▶ _Brief_
Copy out every line of the data exactly.

━━━━━━

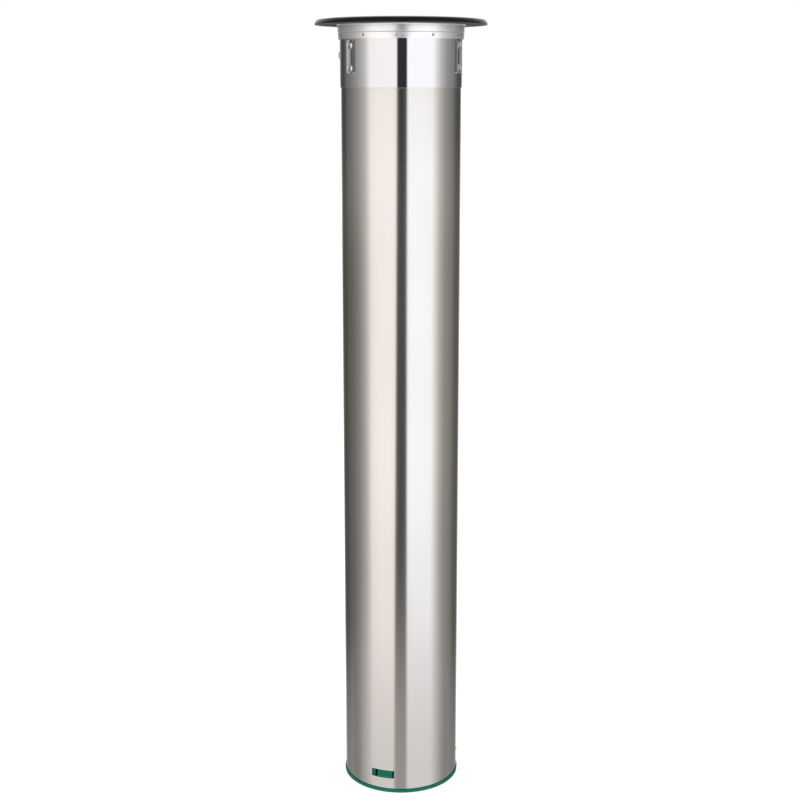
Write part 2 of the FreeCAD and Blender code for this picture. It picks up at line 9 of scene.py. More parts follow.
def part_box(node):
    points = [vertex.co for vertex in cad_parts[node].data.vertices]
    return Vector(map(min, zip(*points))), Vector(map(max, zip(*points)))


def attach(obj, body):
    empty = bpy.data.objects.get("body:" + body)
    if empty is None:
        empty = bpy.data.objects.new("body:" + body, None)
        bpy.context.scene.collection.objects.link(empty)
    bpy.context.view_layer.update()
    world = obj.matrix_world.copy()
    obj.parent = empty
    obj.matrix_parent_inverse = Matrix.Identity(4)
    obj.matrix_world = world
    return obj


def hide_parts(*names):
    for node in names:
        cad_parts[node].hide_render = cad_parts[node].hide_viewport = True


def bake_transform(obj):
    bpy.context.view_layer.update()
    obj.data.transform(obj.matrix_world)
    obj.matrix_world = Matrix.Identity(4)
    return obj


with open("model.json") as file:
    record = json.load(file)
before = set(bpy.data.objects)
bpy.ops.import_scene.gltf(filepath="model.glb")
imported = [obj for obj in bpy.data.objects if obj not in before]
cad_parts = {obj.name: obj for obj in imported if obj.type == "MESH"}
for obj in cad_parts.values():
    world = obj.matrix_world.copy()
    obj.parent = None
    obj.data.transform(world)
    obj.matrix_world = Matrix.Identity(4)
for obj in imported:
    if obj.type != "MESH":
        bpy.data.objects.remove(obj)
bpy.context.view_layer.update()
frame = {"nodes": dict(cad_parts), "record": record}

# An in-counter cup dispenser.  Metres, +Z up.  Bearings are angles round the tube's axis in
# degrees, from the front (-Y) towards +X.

━━━━━━

▶ _Solution to this problem_
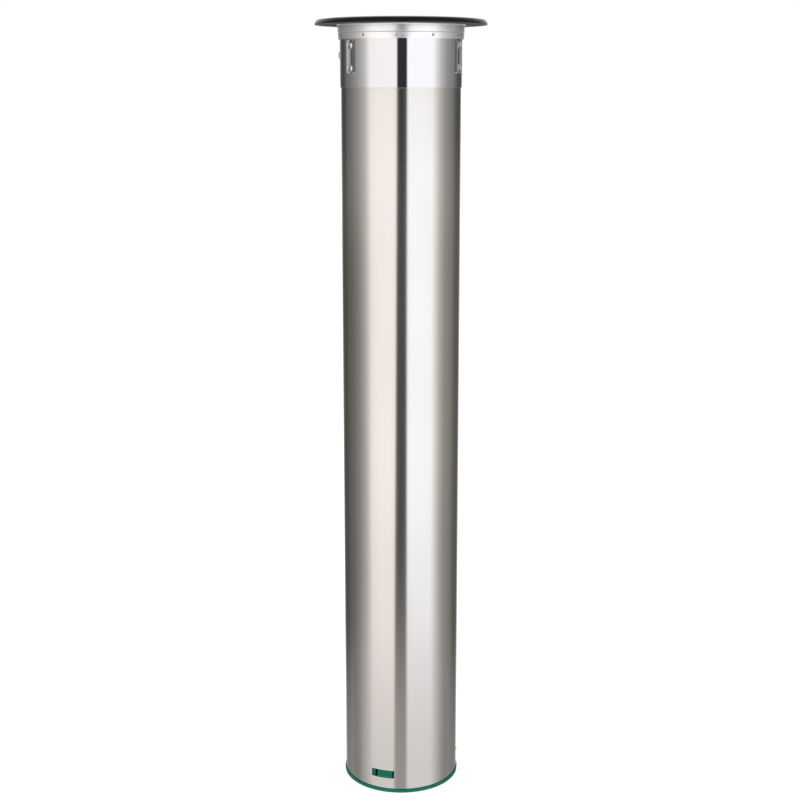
Write part 2 of the FreeCAD and Blender code for this picture. It picks up at line 9 of scene.py. More parts follow.
def part_box(node):
    points = [vertex.co for vertex in cad_parts[node].data.vertices]
    return Vector(map(min, zip(*points))), Vector(map(max, zip(*points)))


def attach(obj, body):
    empty = bpy.data.objects.get("body:" + body)
    if empty is None:
        empty = bpy.data.objects.new("body:" + body, None)
        bpy.context.scene.collection.objects.link(empty)
    bpy.context.view_layer.update()
    world = obj.matrix_world.copy()
    obj.parent = empty
    obj.matrix_parent_inverse = Matrix.Identity(4)
    obj.matrix_world = world
    return obj


def hide_parts(*names):
    for node in names:
        cad_parts[node].hide_render = cad_parts[node].hide_viewport = True


def bake_transform(obj):
    bpy.context.view_layer.update()
    obj.data.transform(obj.matrix_world)
    obj.matrix_world = Matrix.Identity(4)
    return obj


with open("model.json") as file:
    record = json.load(file)
before = set(bpy.data.objects)
bpy.ops.import_scene.gltf(filepath="model.glb")
imported = [obj for obj in bpy.data.objects if obj not in before]
cad_parts = {obj.name: obj for obj in imported if obj.type == "MESH"}
for obj in cad_parts.values():
    world = obj.matrix_world.copy()
    obj.parent = None
    obj.data.transform(world)
    obj.matrix_world = Matrix.Identity(4)
for obj in imported:
    if obj.type != "MESH":
        bpy.data.objects.remove(obj)
bpy.context.view_layer.update()
frame = {"nodes": dict(cad_parts), "record": record}

# An in-counter cup dispenser.  Metres, +Z up.  Bearings are angles round the tube's axis in
# degrees, from the front (-Y) towards +X.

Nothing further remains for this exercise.